A recent study looked at the relationships children have with family pets, and the results were eye-opening. It turns out that many children value the companionship of their pet even more than the companionship of their sibling. They also seem to get along better with their pets than with their human brothers and sisters.

“These findings add to the growing evidence that children’s relationships with their pets are among their strongest and most positive relationships,” said the study’s lead researcher Matt Cassels, a student at University of Cambridge who is working toward his PhD in psychiatry. “This further proves that pets may be a valuable social resource for children, and may have a positive influence on their social adjustment and emotional well-being. Ultimately, the findings of this research could enable the field of human-animal interaction to explore further how animals contribute to healthy child development.”

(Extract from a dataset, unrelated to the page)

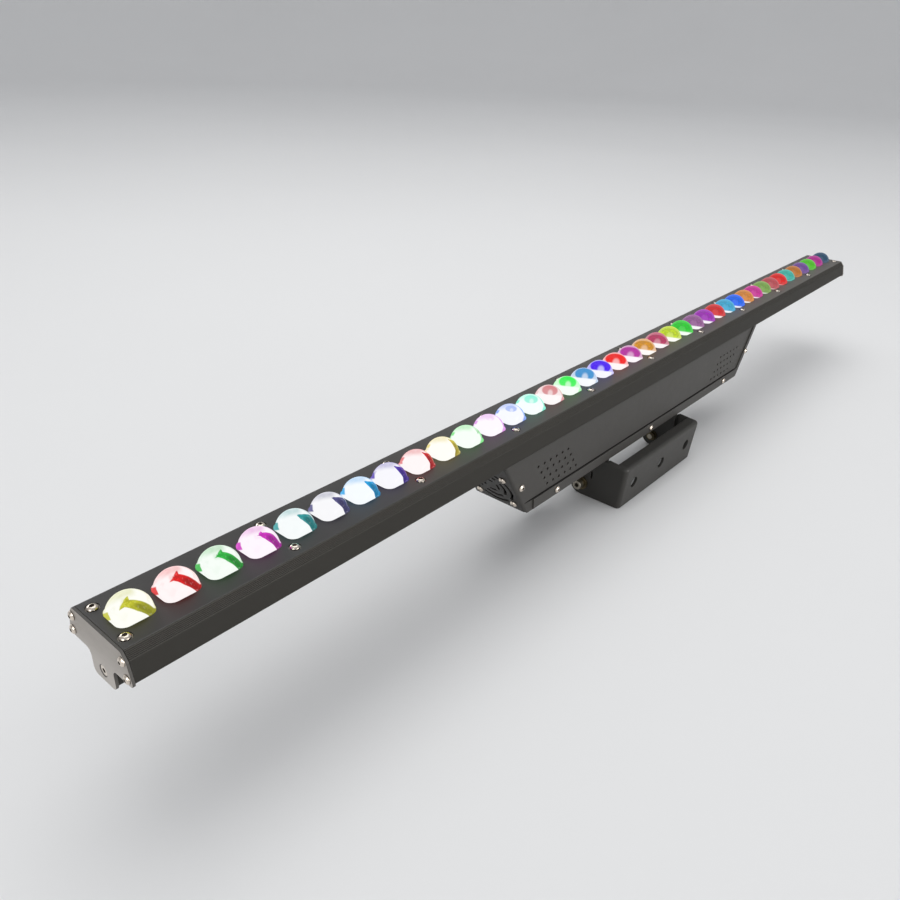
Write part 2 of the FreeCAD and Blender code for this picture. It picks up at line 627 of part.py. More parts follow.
def housing_cover():
    """Floor, right sloped end and the lips that lap the shell."""
    def rounded(mid, run):
        if abs(run.z) > 0.5:
            return mid.x > 0
        if abs(run.y) > 0.9:
            return mid.z <= -40 and mid.x > 0
        return mid.z <= -40

    lip_y = HOUSING_Y + COVER_T
    floor_top = HOUSING_BOTTOM_Z + COVER_T
    lip_left_x = -184.0
    outer = trapezoid(lip_y, HOUSING_TOP_Z, HOUSING_BOTTOM_Z, 0.0, 0.0)
    inner = trapezoid(HOUSING_Y, HOUSING_TOP_Z + 4, floor_top, -12.0, COVER_T)
    cover = fillet(outer, 2.2, rounded).cut(inner)
    # what is kept: the long lips, the floor between the sheets, the end and its lips
    keep_lips = prism_xz([(lip_left_x, LIP_TOP_Z), (260, LIP_TOP_Z), (260, -90),
                          (lip_left_x + 3.5, -90), (lip_left_x + 1.0, HOUSING_BOTTOM_Z)],
                         -40, 40)
    keep_floor = prism_xz([(-slope_x(floor_top, SHELL_T), floor_top), (0, floor_top),
                           (0, -90), (-slope_x(-90), -90)], -HOUSING_Y, HOUSING_Y)
    keep_end = prism_xz([(slope_x(-10, LIP_END_W), -10), (260, -10), (260, -90),
                         (slope_x(-90, LIP_END_W), -90)], -40, 40)
    cover = cover.common(fuse([keep_lips, keep_floor, keep_end]))
    cuts = grille(1, COVER_T / 2)
    fixings = [(x, LIP_SCREW_Z) for x in LIP_SCREW_X] + [(END_SCREW_RIGHT_X, END_SCREW_Z)]
    cuts += [cylinder(1.6, 6, (x, side * (HOUSING_Y - 0.5), z), (0, side, 0))
             for side in SIDES for x, z in fixings]
    cuts += [cylinder(FLOOR_HOLE_R, 6, (x, y, HOUSING_BOTTOM_Z - 2))
             for x, y in BRACKET_SCREWS + LUG_SCREWS]
    cover = cut_all(cover, cuts)
    # tapered left tips of the long lips
    limit = prism_xz([(-slope_x(LIP_TOP_Z + 5, 0.6), LIP_TOP_Z + 5), (0, LIP_TOP_Z + 5),
                      (0, -80), (-slope_x(-80, 0.6), -80)], -40, 40)
    tip_x = lip_left_x - 0.05
    for side in SIDES:
        wedge = prism_xy([(tip_x, side * HOUSING_Y), (tip_x, side * lip_y),
                          (-199.0, side * HOUSING_Y)], floor_top, LIP_TOP_Z)
        cover = cover.fuse(wedge.common(limit))
    return largest(cover.removeSplitter())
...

The study was conducted in collaboration with the Waltham Centre for Pet Nutrition (part of Mars Petcare) and the Economic and Social Research Council, and was part of a larger study called the Toddlers Up Project, a 10-year longitudinal study of children’s social and emotional development led by Professor Claire Hughes of the University of Cambridge Centre for Family Research. Included in the study were 12-year-old children from 77 families. Each of the participating families had two or more children, and one or more pets.

Jake was my best friend. (Photo courtesy Jackie Brown)

The kids surveyed reported greater satisfaction and less conflict with their pets than with their siblings. Children with dogs reported even lower levels of conflict and higher levels of satisfaction than kids with other species of pets.

“There are many ways that dogs in particular inspire deeper connections to children, stemming from the thousands of years during which dogs have been domesticated to live in close proximity to people, making them fully tuned into human behavior,” Cassels said. “Dogs are social animals that enjoy and thrive on positive human contact, and most dogs are fully integrated into families’ lives. Unlike most other pets, dogs need regular exercise, encouraging healthy behavior in their owners, as well. Being able to explore the world, enjoy the great outdoors and meet new people together strengthens the bond between children and dog.”

If you have kids and dogs at home, you probably already see the special bond they share. You can do even more to cultivate that special relationship, allowing it to blossom into something that will have a lasting effect on your children now and well into adulthood.

“Educating children on how to appropriately behave around and interact with dogs is one of the first steps to a positive relationship and part of being a responsible pet owner,” Cassels said. “Parents should teach their children how to recognize behavioral cues from their pets, not only happy and relaxed, but also when the dog is feeling anxious or fearful. Parents can also teach children to respect their pet’s behavior and environment by not interfering when they’re eating or sleeping, and providing a safe quiet space where the dog can go to be not disturbed. Encouraging children to spend time with their pets by getting involved in age-appropriate responsibilities, such as walking, feeding, or grooming is another great way to foster a strong relationship.”

Thanks to all of the “dog chores” I did as a kid — the walking, grooming, playing, and training — the bond forged between Jake and I can never be broken, not even by death. I’ll always remember my “Jakers,” and today, as I watch my own young son growing up with our Miniature Poodle Jäger, I can already see their special relationship starting to grow. It’s almost hard to believe but one day, my little guy will be a grown man dreaming of his own special childhood dog. What a blessing it is.

And I have to admit that despite the results of this recent study, I had a pretty great relationship with my brother, both growing up and now. Sure, we fought back then (what siblings don’t), but we also played and laughed together. I can’t say that my relationship with my dog Jake was better than my relationship with my brother, but I can say that it was profound! Maybe I should ask my brother what he thinks! Hopefully, I beat out the dog in the relationship rankings.